効果のない経済対策であるにもかかわらず、これを政策転換できず、景気低迷と財政赤字累増の中で全く身動きがとれなくなっている財政の現状について、総理はどのように受けとめておられるのでしょうか。
財政制度審議会は、昨年末の建議の中で、「将来にわたり持続可能な財政の仕組みを作り上げるための議論をこれ以上先送りするわけにはいかない。」と警告しております。政府の審議会でさえこのように警告せざるを得ない事態であることを、総理並びに財務大臣は一体どのような重みを持ってとらえておられるのでしょうか。また、この建議の趣旨を一体来年度予算編成に当たってどのように生かされたのでしょうか。施政方針に、先送りは許されないと述べられている総理の言葉はむなしい言葉ではありませんか。
言うまでもなく、財政構造改革は、その取り組みがおくれればおくれるほど実行可能性が希薄になってまいります。私たちは、あなた方にかわって政権を担当することになると確信しており、次の政権の第一の仕事は、経済状況に留意することはもちろんですが、取り組み開始から五年後には、基礎的収支、プライマリーバランスの均衡を達成することを目標にすべきだと考えております。このためには、まず徹底した歳出の見直しが必要であります。橋本内閣時代の財政構造改革における一律カット方式の失敗を教訓としながら、公共事業の大幅な削減、ODAや防衛力整備、エネルギー政策等の抜本的見直しなど、あらゆる分野にわたりめり張りのある歳出削減策を検討、断行しなければなりません。
財政破綻を放置すれば、一層大きな痛みが国民全体、特に社会的弱者に襲いかかることは明らかであります。
安心の社会、そして活力ある経済の実現のためにも、財政構造改革に早急に着手すべきであるし、それを先送りして今日の財政危機を招いた政府の責任は重いと考えますが、総理、いかがですか。
この際、財政再建に関連して、公共事業並びに社会保障の将来像についてお伺いをするつもりでありましたが、時間の関係で省略いたします。
日本は今、私が述べてまいりましたように危機の真っただ中にあります。
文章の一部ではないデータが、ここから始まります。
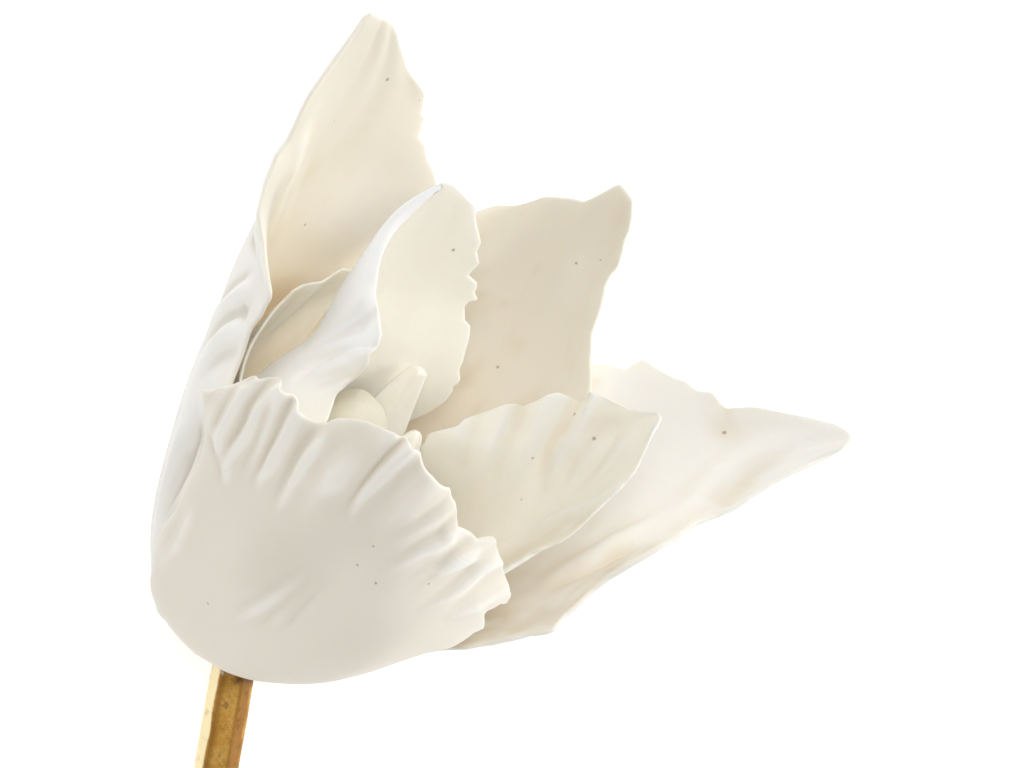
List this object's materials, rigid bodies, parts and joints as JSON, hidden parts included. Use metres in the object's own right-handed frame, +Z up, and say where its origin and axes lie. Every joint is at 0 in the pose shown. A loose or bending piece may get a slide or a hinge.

国の基本法である憲法も、憲法の理念に向けて現実を変える改革ではなく、憲法の理念から遠ざかっている現実に合わせて憲法を変えようとする動きが強まっています。新しい時代にふさわしい教育基本法をという教育改革の論議も、結局憲法改正の道に通ずるのではないかという懸念が大きくなっています。
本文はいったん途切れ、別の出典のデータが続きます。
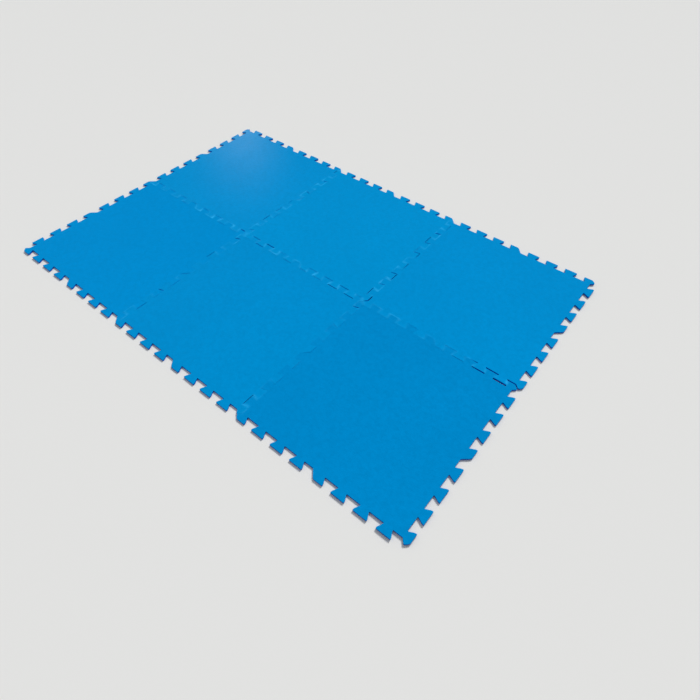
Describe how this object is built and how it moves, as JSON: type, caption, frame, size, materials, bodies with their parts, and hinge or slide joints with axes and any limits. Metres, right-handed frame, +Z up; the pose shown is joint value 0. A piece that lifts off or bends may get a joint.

危機の解消は国民の信頼と協力を得て初めて可能となります。支持率一〇%台、不支持率七〇%を超える内閣によって我が国の危機を解消することはもはや不可能と言わなければなりません。
石原東京都知事はダボスで、私が今、森さんなら首相を辞任すると言ったそうですが、森内閣が国民に政治への信頼を回復する道はただ一つ、野に下って政権交代のある議会制民主主義が我が国にも息づいていることを示すことのみであります。
総理の決断を促して、私の質問を終わります。